Unfortunately because they were writing in the past, they’re mostly men, and they’re almost all rich, and quite a lot of them are connected to the church. Sorry about that.
In time and with more research I’d love to be able to say a little more about the lives of people who might have been telling these stories before some folklorist came and wrote them down and “preserved” them forever. A preservation that often came with a good dollop of first substantially revising and, then with a side order of calcifying the tale at the point it was written down.
I’ll leave the last word to the mother of James Hogg who sung Ballads printed by Sir Walter Scott:
There was never ane O’ my sangs prentit till ye prentit them yousell, an’ ye hae spoilt them a’thegither. They war made for singing, an’ no for reading; but ye hae broken the charm now, an’ they’ll never be sung mair.”
P.S Where are the modern folklorists?
Most of the stories I’m telling have versions that date to the nineteenth century or earlier so when talking about the first written version or popularisers of a tale the persons of interest are usually long dead.
While there are some cases where modern academics have made a big difference to the reading of a story, or my understanding of it particularly e.g. the Mabinogion, this page is really about historical figures.

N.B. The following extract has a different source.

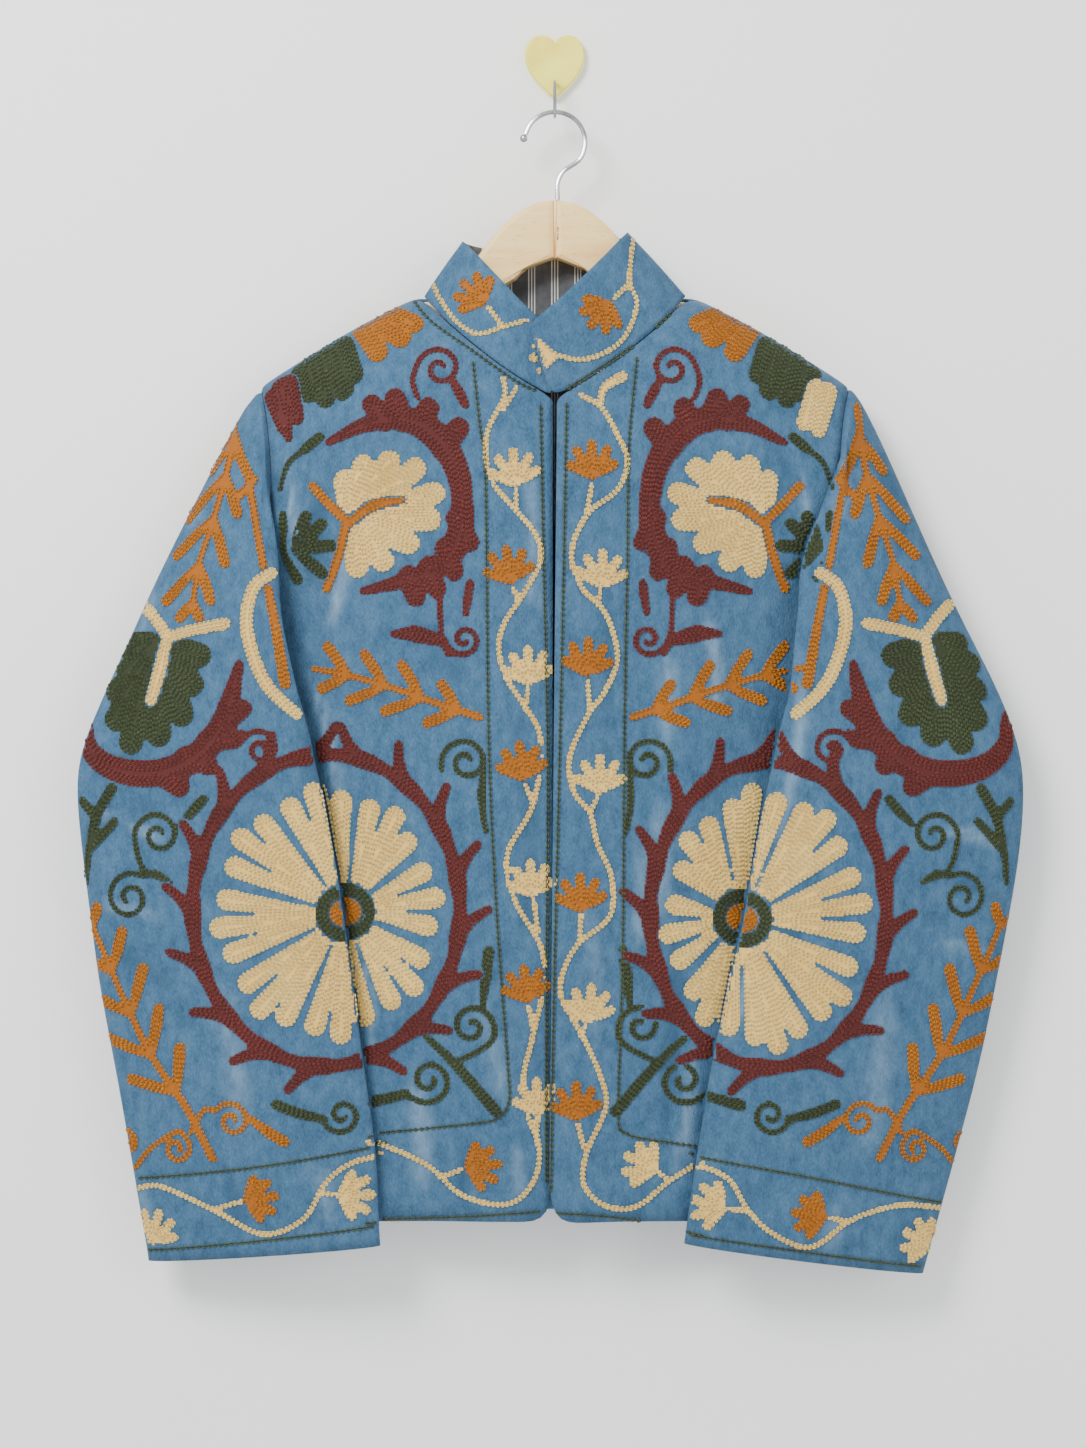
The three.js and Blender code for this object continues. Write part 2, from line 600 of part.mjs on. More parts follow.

I’m in no way qualified to or indeed interested in writing flash-biographies of working academics and I’m definitely not qualified to criticise any of their work!
Where I have relied heavily on the work of modern academics to better understand a story’s origins, historical and cultural position and origins I have included links to works on individuals podcast pages.
I’d strongly recommend that you check out those people’s work out in detail as they are far better secondary sources than myself should you wish to research deeper into a tale or a folklorist.